C’est dans ce contexte uchronique que Clarke (Mélusine, Cosa Nostra, Urbex) installe son récit noir. Viktor Eberhard est un flic brillant, le genre d’enquêteur capable de résoudre la plus insoluble des équations. Et celle qui se présente à lui est de taille. Depuis plusieurs mois, un mystérieux tueur en série surnommé « le boucher du Tiergarten » sévit à Berlin. Il vient de commettre son septième meurtre. Et comme les fois précédentes, la victime a été découpée et ses organes placés tout autour du corps de manière aléatoire.
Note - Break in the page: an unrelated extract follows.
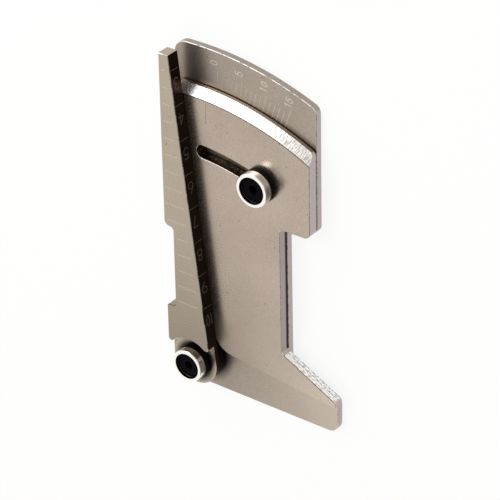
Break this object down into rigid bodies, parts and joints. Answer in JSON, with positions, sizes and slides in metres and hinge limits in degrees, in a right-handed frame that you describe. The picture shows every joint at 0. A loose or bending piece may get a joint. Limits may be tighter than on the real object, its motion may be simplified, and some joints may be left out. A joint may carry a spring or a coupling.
{
  "type": "camber gauge",
  "caption": "Pocket wheel camber and ride-height gauge: a dial plate, a swinging profile plate and a graduated wedge lever on a shared pivot screw.",
  "frame": {"origin": "middle of the gauge's outline, on the plane of its back face", "axes": "+X along the base edge, from the lever's side to the side that faces the wheel; +Y up the dial, away from the base edge; +Z out of the dial face, along the pivot screw"},
  "size_m": [0.0436, 0.0862, 0.009],
  "materials": {
    "plates": "satin, warm grey anodised, fine milling marks on the cut edges",
    "lever": "satin, warm grey anodised",
    "collars": "turned, bright",
    "washers": "matt black",
    "screws": "black oxide, lightly oiled",
    "shims": "thin matt plastic"
  },
  "bodies": {
    "dial": {"back_plate": "plates", "pivot_screw": "screws", "clamp_screw": "screws", "pivot_collar": "collars", "clamp_collar": "collars", "pivot_washer": "washers", "clamp_washer": "washers", "pivot_shim": "shims", "clamp_shim": "shims", "lever_shim": "shims"},
    "profile": {"front_plate": "plates"},
    "lever": {"wedge_lever": "lever"}
  },
  "joints": [
    {"name": "camber_swing", "type": "hinge", "parent": "dial", "child": "profile", "pos_m": [-0.01582, -0.0349, 0.00315], "axis": [0, 0, -1], "range_deg": [0, 16]},
    {"name": "lever_swing", "type": "hinge", "parent": "dial", "child": "lever", "pos_m": [-0.01582, -0.0349, 0.0051], "axis": [0, 0, 1], "range_deg": [-15, 329]}
  ]
}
Mettre la main sur le coupable tourne à l’obsession presque maladive pour l’inspecteur, meurtri par son propre passé.
Dans cette histoire bien ficelée, l’enquête policière se mêle donc aux considérations politiques, le dernier cadavre trouvé s’avérant être celui d’une jeune femme engagée dans la résistance contre l’occupant. La police du parti se mêle alors de l’affaire. Cette confrontation entre ces deux dimensions est subtilement amenée et, surtout, bien exploitée pour alimenter l’intrigue qui gagne à la fois en épaisseur et en originalité. Le récit est rude, désabusé même, marqué par l’omniprésence de la pluie et le poids des compromissions. Le choix du noir et blanc s’avère pertinent. L’encrage appliqué et percutant participe ainsi pleinement au caractère pesant des ambiances. Le trait est net, presque clinique. Si le dessin peut manquer quelque peu d’émotion, il s'inscrit parfaitement dans le ton et vise juste.
Uchronie astucieuse, Nouvelle Chine s’avère être un polar relativement classique mais diablement efficace.